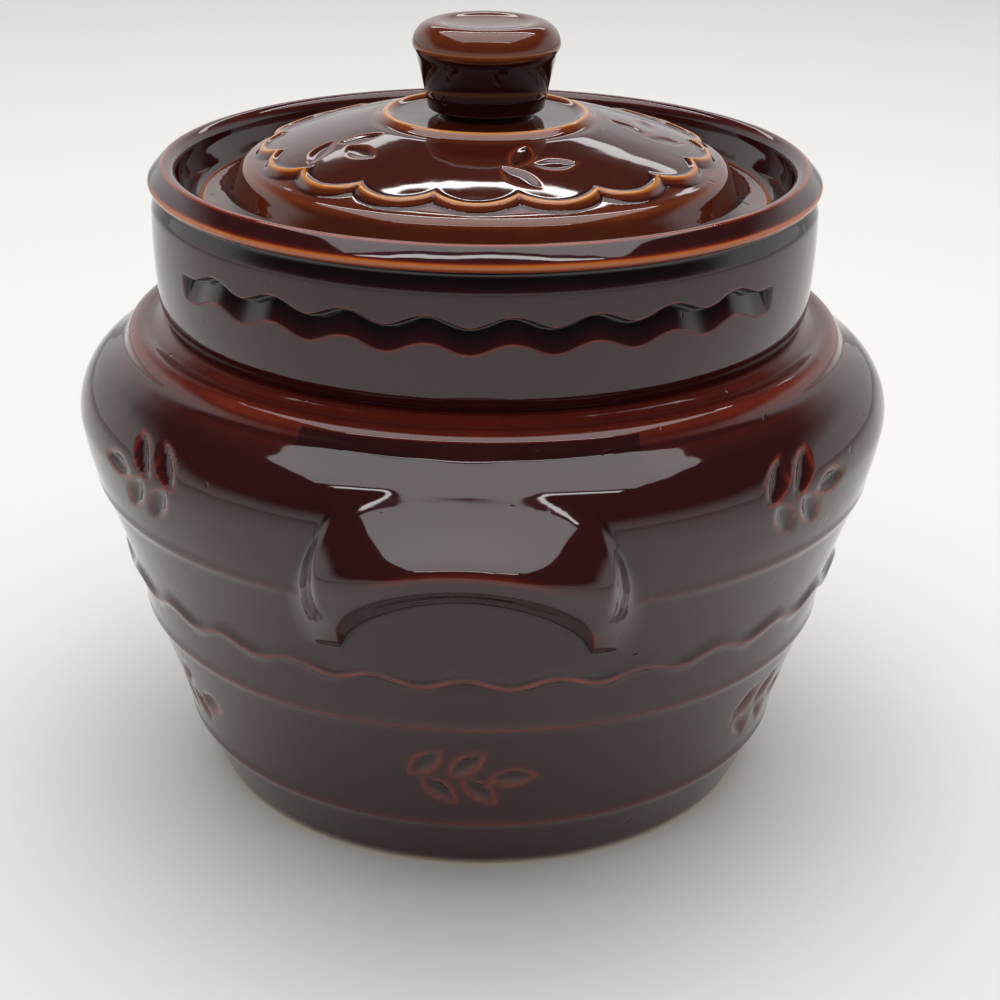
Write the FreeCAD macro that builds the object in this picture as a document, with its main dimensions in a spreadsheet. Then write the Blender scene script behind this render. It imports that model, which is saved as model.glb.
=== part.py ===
import FreeCAD, Part
import math
import os
import Sketcher

# Lidded stoneware bean pot. Millimetres, +Z up, origin at the middle of the foot's resting face.
# The front lug is centred on -Y and the rear lug on +Y.

doc = FreeCAD.newDocument("bean_pot")

sizes = {
    # pot, outside: heights are steps from the vertex below, insets are steps in from the belly
    "baseRadius": 70.0,
    "baseEase": 1.2,
    "footBandFlare": 6.6,
    "footBandHeight": 16.0,
    "lowerBandHeight": 30.8,
    "lowerRibInset": 13.6,
    "middleBandHeight": 14.2,
    "middleRibInset": 8.8,
    "upperBandHeight": 20.5,
    "upperRibInset": 3.4,
    "bandHollow": 0.6,
    "bellyRadius": 100.0,
    "bellyRise": 15.5,
    "bellyBulge": 0.4,
    "shoulderInset": 7.7,
    "shoulderRise": 13.2,
    "shoulderBulge": 2.1,
    "shoulderLedge": 4.1,
    "shoulderLedgeRise": 3.0,
    "ridgeWidth": 6.8,
    "ridgeRise": 3.6,
    "ridgeBulge": 2.5,
    "creaseWidth": 3.8,
    "creaseRise": 2.6,
    "neckStep": 1.6,
    "neckFootRise": 2.8,
    "neckFlare": 1.0,
    "neckHeight": 25.0,
    "neckBulge": 0.5,
    "coveDepth": 0.9,
    "coveRise": 1.8,
    "lipProud": 1.7,
    "lipRise": 3.6,
    "lipRoll": 3.6,
    # pot, inside and underneath
    "wall": 6.6,
    "floorTop": 9.5,
    "floorCorner": 7.0,
    "footRingWidth": 7.5,
    "footRingLean": 1.5,
    "footRecess": 2.5,
    "rimWall": 8.6,
    "galleryCorner": 1.5,
    "ledgeWidth": 8.1,
    "ledgeDepth": 11.4,
    "ledgeThickness": 2.8,
    "ledgeUnderside": 8.0,
    # wavy grooves pressed into the neck
    "grooveRise": 14.5,
    "grooveWave": 1.25,
    "groovePitch": 13.0,
    "grooveReach": 54.5,
    "grooveWidth": 6.0,
    "grooveDepth": 2.1,
    # lug handles
    "lugHalfSweep": 17.4,
    "lugOverhang": 13.6,
    "lugLipRound": 2.6,
    "lugLipDroop": 7.5,
    "lugLipPull": 2.6,
    "lugEndRound": 4.0,
    "lugArchDrop": 5.7,
    "lugCoveDrop": 13.0,
    "lugCoveHollow": 2.2,
    "lugTipDrop": 26.3,
    "lugTipProud": 0.6,
    "lugTopHollow": 0.9,
    "lugEdgeRound": 2.0,
    # lid
    "seatGap": 0.2,
    "lidPlay": 2.3,
    "flangeThickness": 3.4,
    "flangeEdgeRound": 1.5,
    "flangeWidth": 7.9,
    "flangeHollow": 0.5,
    "domeSideLean": 2.0,
    "domeSideRise": 4.2,
    "domeEdgeWidth": 3.2,
    "domeEdgeRise": 3.3,
    "domeEdgeBulge": 0.9,
    "domeRise": 10.3,
    "domeBulge": 0.75,
    "crownRadius": 22.4,
    "ringWidth": 2.8,
    "ringRise": 0.6,
    "lidWall": 5.5,
    "terraceRise": 1.3,
    "scallopCount": 17.0,
    "scallopInset": 1.6,
    "scallopRound": 13.5,
    # knob
    "knobNeckRadius": 10.4,
    "knobNeckHeight": 2.6,
    "knobFootProud": 3.5,
    "knobFootRound": 1.6,
    "knobFlare": 3.0,
    "knobTaperRise": 12.0,
    "knobRimProud": 0.7,
    "knobRimRise": 3.4,
    "knobCrestInset": 3.2,
    "knobCrestRise": 4.2,
    "knobDish": 1.5,
}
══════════
- **Your task**:
Copy the material above verbatim.

- **Exercise response**:
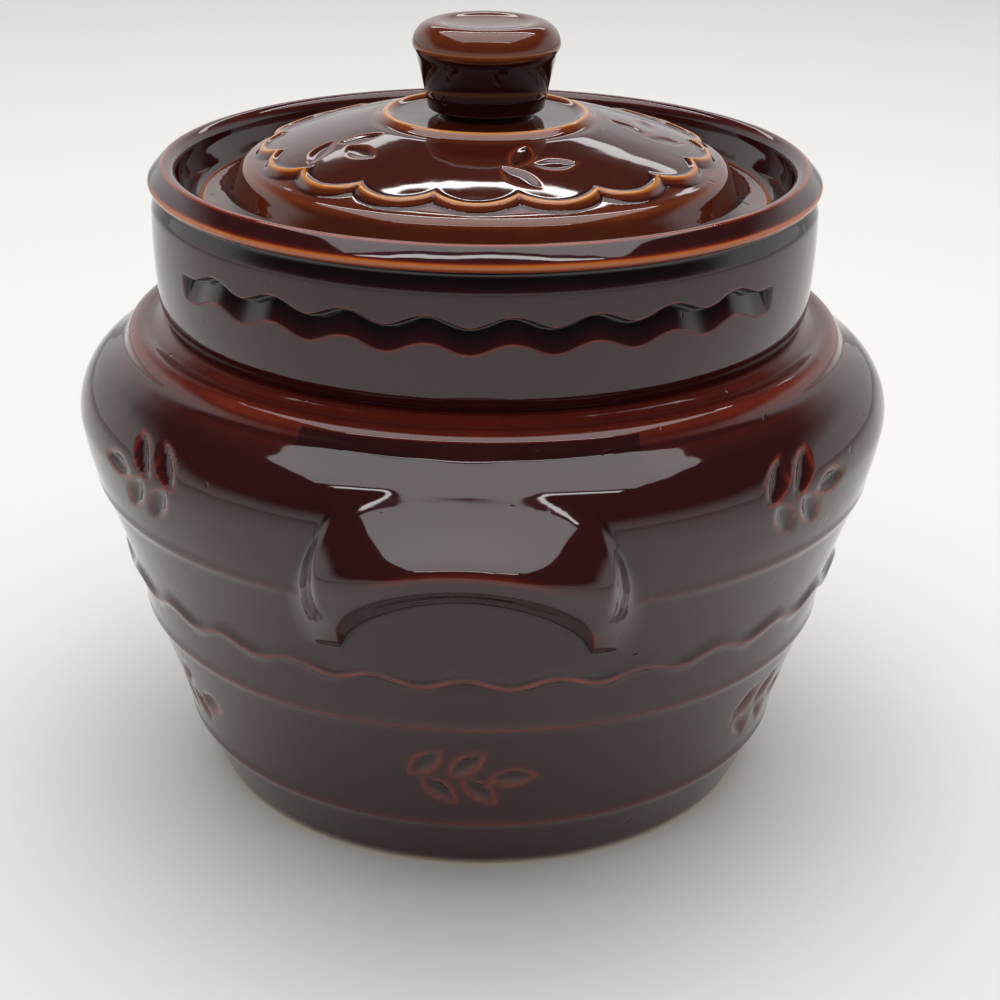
Write the FreeCAD macro that builds the object in this picture as a document, with its main dimensions in a spreadsheet. Then write the Blender scene script behind this render. It imports that model, which is saved as model.glb.
=== part.py ===
import FreeCAD, Part
import math
import os
import Sketcher

# Lidded stoneware bean pot. Millimetres, +Z up, origin at the middle of the foot's resting face.
# The front lug is centred on -Y and the rear lug on +Y.

doc = FreeCAD.newDocument("bean_pot")

sizes = {
    # pot, outside: heights are steps from the vertex below, insets are steps in from the belly
    "baseRadius": 70.0,
    "baseEase": 1.2,
    "footBandFlare": 6.6,
    "footBandHeight": 16.0,
    "lowerBandHeight": 30.8,
    "lowerRibInset": 13.6,
    "middleBandHeight": 14.2,
    "middleRibInset": 8.8,
    "upperBandHeight": 20.5,
    "upperRibInset": 3.4,
    "bandHollow": 0.6,
    "bellyRadius": 100.0,
    "bellyRise": 15.5,
    "bellyBulge": 0.4,
    "shoulderInset": 7.7,
    "shoulderRise": 13.2,
    "shoulderBulge": 2.1,
    "shoulderLedge": 4.1,
    "shoulderLedgeRise": 3.0,
    "ridgeWidth": 6.8,
    "ridgeRise": 3.6,
    "ridgeBulge": 2.5,
    "creaseWidth": 3.8,
    "creaseRise": 2.6,
    "neckStep": 1.6,
    "neckFootRise": 2.8,
    "neckFlare": 1.0,
    "neckHeight": 25.0,
    "neckBulge": 0.5,
    "coveDepth": 0.9,
    "coveRise": 1.8,
    "lipProud": 1.7,
    "lipRise": 3.6,
    "lipRoll": 3.6,
    # pot, inside and underneath
    "wall": 6.6,
    "floorTop": 9.5,
    "floorCorner": 7.0,
    "footRingWidth": 7.5,
    "footRingLean": 1.5,
    "footRecess": 2.5,
    "rimWall": 8.6,
    "galleryCorner": 1.5,
    "ledgeWidth": 8.1,
    "ledgeDepth": 11.4,
    "ledgeThickness": 2.8,
    "ledgeUnderside": 8.0,
    # wavy grooves pressed into the neck
    "grooveRise": 14.5,
    "grooveWave": 1.25,
    "groovePitch": 13.0,
    "grooveReach": 54.5,
    "grooveWidth": 6.0,
    "grooveDepth": 2.1,
    # lug handles
    "lugHalfSweep": 17.4,
    "lugOverhang": 13.6,
    "lugLipRound": 2.6,
    "lugLipDroop": 7.5,
    "lugLipPull": 2.6,
    "lugEndRound": 4.0,
    "lugArchDrop": 5.7,
    "lugCoveDrop": 13.0,
    "lugCoveHollow": 2.2,
    "lugTipDrop": 26.3,
    "lugTipProud": 0.6,
    "lugTopHollow": 0.9,
    "lugEdgeRound": 2.0,
    # lid
    "seatGap": 0.2,
    "lidPlay": 2.3,
    "flangeThickness": 3.4,
    "flangeEdgeRound": 1.5,
    "flangeWidth": 7.9,
    "flangeHollow": 0.5,
    "domeSideLean": 2.0,
    "domeSideRise": 4.2,
    "domeEdgeWidth": 3.2,
    "domeEdgeRise": 3.3,
    "domeEdgeBulge": 0.9,
    "domeRise": 10.3,
    "domeBulge": 0.75,
    "crownRadius": 22.4,
    "ringWidth": 2.8,
    "ringRise": 0.6,
    "lidWall": 5.5,
    "terraceRise": 1.3,
    "scallopCount": 17.0,
    "scallopInset": 1.6,
    "scallopRound": 13.5,
    # knob
    "knobNeckRadius": 10.4,
    "knobNeckHeight": 2.6,
    "knobFootProud": 3.5,
    "knobFootRound": 1.6,
    "knobFlare": 3.0,
    "knobTaperRise": 12.0,
    "knobRimProud": 0.7,
    "knobRimRise": 3.4,
    "knobCrestInset": 3.2,
    "knobCrestRise": 4.2,
    "knobDish": 1.5,
}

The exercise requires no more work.